The Demand and Supply

Various studies have been conducted to formulate that about 45% of the US population is known to have one or more chronic illness and this illness account for 78% of all health care spending. (Managing Care for Adults with Chronic Conditions, 2002, par. 2) The percentage alone divulges relevant information on the sheer number of possible clients needing patient care. Patients with chronic illnesses such as arthritis, hypertension, diabetes, among others, have actual and potential learning needs. Chronic disorders can impair mobility and therefore “interfere with learning psychomotor skills as a result of decreased flexibility and dexterity of the fingers”. (Delaune Ladner, 2006, 424) Other chronic illnesses such as diabetes require continuing education and monitoring of their health situation and their ability to take care of themselves.
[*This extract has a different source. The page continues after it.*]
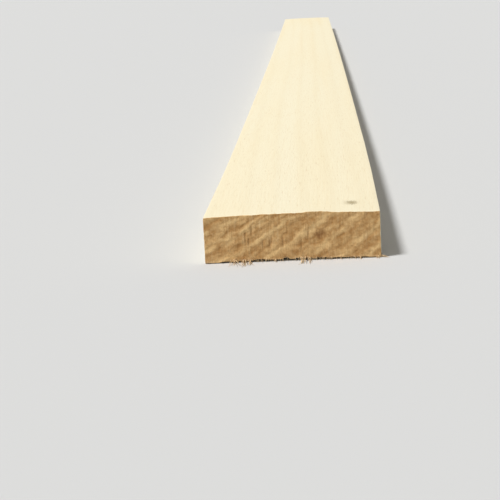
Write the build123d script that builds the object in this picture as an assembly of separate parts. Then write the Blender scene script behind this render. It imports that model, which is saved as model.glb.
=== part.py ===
"""A sawn softwood plank, one solid piece of timber, in millimetres.

The plank lies on a wide face, with its length along Y and its near end facing -Y. The origin is on the floor that
it lies on, under the middle of its bounding box.
"""

from build123d import *
import math
import os

# The sawn size that the plank is sold by.
length = 4000.0
width = 150.0
thickness = 40.0

# How it departs from a true bar, as sawn timber does.
cup = 1.3  # rise of the middle of the section over its long edges, the same on both wide faces
arris = 0.5  # leg of the narrow flat that handling wears along each sawn corner
spring = 2.0  # how far the main run bows to the right in plan, measured at its middle
end_kick = 2.4  # how far the near end runs off to the left of the main run
kick_length = 500.0  # the tighter bend behind the near end

# The bar is made longer than the plank by this at each end, and docking cuts it away. It is more than the bar's
# skewed ends reach into it.
end_spare = width / 8


def cupped_section():
    """The section, seen from the near end: two crowned wide faces, one above the other, and two straight edges."""
    half = width / 2
    with BuildSketch(Plane.XZ) as section:
        with BuildLine():
            underside = ThreePointArc((-half, 0), (0, cup), (half, 0))
            right_edge = Line(underside @ 1, (half, thickness))
            upper_face = ThreePointArc(right_edge @ 1, (0, thickness + cup), (-half, thickness))
            Line(upper_face @ 1, underside @ 0)
        make_face()
        chamfer(section.vertices(), arris)
    return section.sketch


def centre_line():
    """The bent line in plan that the section follows, and its heading at the start, in degrees right of +Y.

    A short tight arc at the near end runs on into a long gentle one. Both turn left.
    """
    main_length = length - kick_length
    main_radius = main_length**2 / (8 * spring)
    kick_radius = kick_length**2 / (2 * end_kick)
    kick_turn = math.degrees((end_spare + kick_length) / kick_radius)
    main_turn = math.degrees((main_length + end_spare) / main_radius)
    heading = kick_turn + main_turn / 2
    start_direction = (math.sin(math.radians(heading)), math.cos(math.radians(heading)))
    with BuildLine() as line:
        kick = JernArc((0, 0), start_direction, kick_radius, kick_turn)
        JernArc(kick @ 1, kick % 1, main_radius, main_turn)
    return line.wire(), heading


def bent_bar():
    """The section swept along the centre line, over length at both ends."""
    line, heading = centre_line()
    first_section = Rot(Z=-heading) * cupped_section()
    return sweep(sections=first_section, path=line)


def dock(bar):
    """Cuts both ends square to Y, a plank's length apart."""
    near_cut = Plane.XZ.offset(-end_spare)
    far_cut = near_cut.offset(-length)
    without_near_spare = split(bar, bisect_by=near_cut, keep=Keep.BOTTOM)
    return split(without_near_spare, bisect_by=far_cut, keep=Keep.TOP)


def stand_on_origin(bar):
    """Brings the middle of the bounding box's underside to the origin."""
    box = bar.bounding_box()
    return Pos(-box.center().X, -box.center().Y, -box.min.Z) * bar


plank = stand_on_origin(dock(bent_bar()))
os.makedirs("parts", exist_ok=True)
export_step(plank, "parts/plank.step")
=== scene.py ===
"""A rough-sawn softwood plank, four metres long, on a pale floor, seen along its length from its near end.

Everything is in metres. The plank lies along Y, its near end faces -Y, and the floor is at zero height.
"""

import math
import random

import bpy
from mathutils import Matrix, Vector, noise


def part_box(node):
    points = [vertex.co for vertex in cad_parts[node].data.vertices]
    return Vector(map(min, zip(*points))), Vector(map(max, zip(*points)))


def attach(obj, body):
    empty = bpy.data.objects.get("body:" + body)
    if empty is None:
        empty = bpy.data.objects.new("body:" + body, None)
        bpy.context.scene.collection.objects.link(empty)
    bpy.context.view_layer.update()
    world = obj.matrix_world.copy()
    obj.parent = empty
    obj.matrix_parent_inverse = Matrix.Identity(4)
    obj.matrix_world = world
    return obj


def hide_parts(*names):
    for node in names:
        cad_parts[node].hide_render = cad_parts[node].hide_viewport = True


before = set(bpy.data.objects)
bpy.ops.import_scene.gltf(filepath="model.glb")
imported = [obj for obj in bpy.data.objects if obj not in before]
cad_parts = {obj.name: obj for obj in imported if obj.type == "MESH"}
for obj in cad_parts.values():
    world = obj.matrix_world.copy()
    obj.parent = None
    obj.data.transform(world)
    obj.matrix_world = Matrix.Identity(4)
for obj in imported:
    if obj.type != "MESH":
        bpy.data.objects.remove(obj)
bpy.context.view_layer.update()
plank_low, plank_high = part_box("plank")


# The camera stands a good pace back from the near end and a hand's span above the plank, to sight along it.
# The lens is long, and the camera leans to the right by under three degrees.

camera_place = Vector((0.0221, -3.2474, 0.2535))
camera_turn = math.radians(2.80)
camera_dip = math.radians(11.00)
camera_lean = math.radians(-2.78)
camera_lens = 108.0
camera_reach = 100.0

bpy.ops.object.camera_add(location=camera_place)
camera = bpy.context.object
camera_aim = (
    Matrix.Rotation(camera_turn, 3, "Z")
    @ Matrix.Rotation(math.pi / 2 - camera_dip, 3, "X")
    @ Matrix.Rotation(camera_lean, 3, "Z")
)
camera.rotation_euler = camera_aim.to_euler()
camera.data.lens = camera_lens
camera.data.clip_end = camera_reach
bpy.context.scene.camera = camera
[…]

Diabetes required regular monitoring of levels of blood sugar which is affected by the nature of the patient’s diet and physical activity. Further, as averred by Daniels, Nosek Nicoll (2007, 1833), “diabetes mellitus and hypertension are the two most common causes of Chronic Renal Failure (CRF) in the United States” ultimately leading to Renal Replacement Therapy (RRT).Statistics on the number of end-stage renal patients have been seen to be on the increasing trend since 1996 with patients on dialysis showing a similar trend. (MEDPAC, 2009, 1) This essay is hereby written to discuss the impact of the concept of demand and supply on resorting to dialysis, as an end-stage renal service and mainstay of RRT.The article was written by Infiniti Research Limited (2010, 1) proffer that “end-stage renal disease (ESRD) is an irreversible loss of kidney function, which requires treatment with dialysis or transplantation.” The treatment, through dialysis, includes artificial means for the removal of toxins and excess fluids from the bloodstream. The numbers of patients with end-stage renal disorders have been increasing due to factors such asdietary habits of people in general.